_Work instructions_
All of the data below must be repeated exactly.
----- Supplied data -----
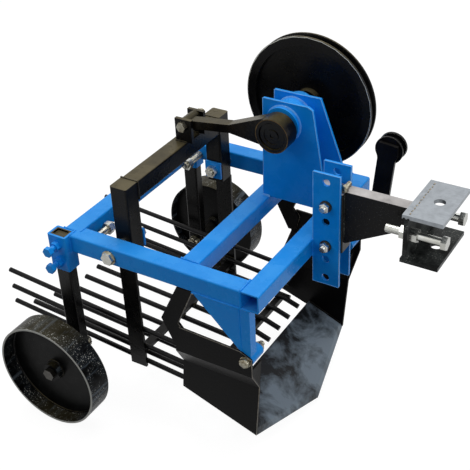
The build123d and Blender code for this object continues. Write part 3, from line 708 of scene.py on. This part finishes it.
@dataclass
class Welder:
    """Lays rippled weld beads and joins them into one piece for each body."""

    body: str
    finish: Finish
    throat: float = 3.4 * MM
    ripple: float = 3.0 * MM
    # How much each ripple narrows, and how long it is against the distance to the next
    taper: float = 0.68
    overlap: float = 1.3
    roughness: float = 0.35 * MM
    beads: list[Piece] = field(default_factory=list)

    def drop(self, place: Vector, way: Vector, throat: float | None) -> None:
        """Model one ripple of weld metal as a short cone frustum.

        Args:
            place: Middle of the ripple.
            way: Direction of the bead.
            throat: Radius of the ripple, or None for the usual one.
        """
        radius = throat or self.throat
        deselect_all()
        bpy.ops.mesh.primitive_cone_add(
            vertices=8, radius1=radius, radius2=radius * self.taper, depth=self.ripple * self.overlap,
            location=place, rotation=turned_to(way),
        )

    def line(self, *points: Point, throat: float | None = None) -> None:
        """Lay straight beads from point to point.

        Args:
            *points: Where a bead begins or ends.
            throat: Radius of the bead, or None for the usual one.
        """
        for start, end in zip(points, points[1:]):
            run = Vector(end) - Vector(start)
            self.drop(Vector(start) + run.normalized() * self.ripple / 2, run, throat)
            repeat(self.ripple, int(run.length / self.ripple))
            self.beads.append(settle())

    def ring(self, centre: Point, radius: float, throat: float | None = None) -> None:
        """Lay a bead round a bar or tube that lies across the machine.

        Args:
            centre: Centre of the ring.
            radius: Radius of the ring.
            throat: Radius of the bead, or None for the usual one.
        """
        axis = Vector(Lie.Y.value)
        out = axis.orthogonal().normalized()
        count = max(6, round(2 * math.pi * radius / self.ripple))
        self.drop(Vector(centre) + out * radius, axis.cross(out), throat)
        settle()
        angle = 2 * math.pi * (count - 1) / count
        with whole_mesh():
            bpy.ops.mesh.spin(steps=count - 1, dupli=True, angle=angle, use_auto_merge=False, center=centre, axis=axis)
        self.beads.append(bpy.context.object)

    def finish_beads(self, name: str) -> Piece:
        """Join the beads, roughen them a little and fix them to their body.

        Args:
            name: Name of the joined piece.

        Returns:
            The piece.
        """
        whole = join(self.beads, name)
        with whole_mesh():
            bpy.ops.transform.vertex_random(offset=self.roughness, uniform=0.6, normal=0.0, seed=7)
        whole.data.materials.append(self.finish.material())
        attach(whole, self.body)
        LOG.info("%s: %d beads", name, len(self.beads))
        return whole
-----
_Correct answer_
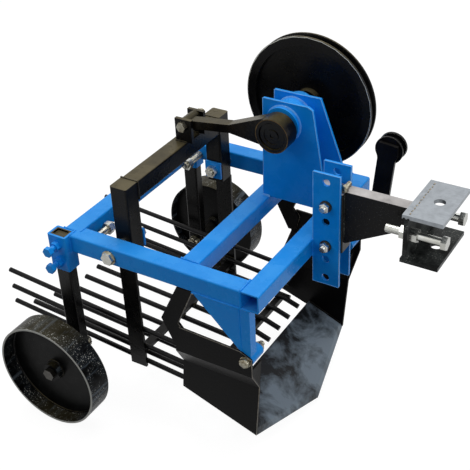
The build123d and Blender code for this object continues. Write part 3, from line 708 of scene.py on. This part finishes it.
@dataclass
class Welder:
    """Lays rippled weld beads and joins them into one piece for each body."""

    body: str
    finish: Finish
    throat: float = 3.4 * MM
    ripple: float = 3.0 * MM
    # How much each ripple narrows, and how long it is against the distance to the next
    taper: float = 0.68
    overlap: float = 1.3
    roughness: float = 0.35 * MM
    beads: list[Piece] = field(default_factory=list)

    def drop(self, place: Vector, way: Vector, throat: float | None) -> None:
        """Model one ripple of weld metal as a short cone frustum.

        Args:
            place: Middle of the ripple.
            way: Direction of the bead.
            throat: Radius of the ripple, or None for the usual one.
        """
        radius = throat or self.throat
        deselect_all()
        bpy.ops.mesh.primitive_cone_add(
            vertices=8, radius1=radius, radius2=radius * self.taper, depth=self.ripple * self.overlap,
            location=place, rotation=turned_to(way),
        )

    def line(self, *points: Point, throat: float | None = None) -> None:
        """Lay straight beads from point to point.

        Args:
            *points: Where a bead begins or ends.
            throat: Radius of the bead, or None for the usual one.
        """
        for start, end in zip(points, points[1:]):
            run = Vector(end) - Vector(start)
            self.drop(Vector(start) + run.normalized() * self.ripple / 2, run, throat)
            repeat(self.ripple, int(run.length / self.ripple))
            self.beads.append(settle())

    def ring(self, centre: Point, radius: float, throat: float | None = None) -> None:
        """Lay a bead round a bar or tube that lies across the machine.

        Args:
            centre: Centre of the ring.
            radius: Radius of the ring.
            throat: Radius of the bead, or None for the usual one.
        """
        axis = Vector(Lie.Y.value)
        out = axis.orthogonal().normalized()
        count = max(6, round(2 * math.pi * radius / self.ripple))
        self.drop(Vector(centre) + out * radius, axis.cross(out), throat)
        settle()
        angle = 2 * math.pi * (count - 1) / count
        with whole_mesh():
            bpy.ops.mesh.spin(steps=count - 1, dupli=True, angle=angle, use_auto_merge=False, center=centre, axis=axis)
        self.beads.append(bpy.context.object)

    def finish_beads(self, name: str) -> Piece:
        """Join the beads, roughen them a little and fix them to their body.

        Args:
            name: Name of the joined piece.

        Returns:
            The piece.
        """
        whole = join(self.beads, name)
        with whole_mesh():
            bpy.ops.transform.vertex_random(offset=self.roughness, uniform=0.6, normal=0.0, seed=7)
        whole.data.materials.append(self.finish.material())
        attach(whole, self.body)
        LOG.info("%s: %d beads", name, len(self.beads))
        return whole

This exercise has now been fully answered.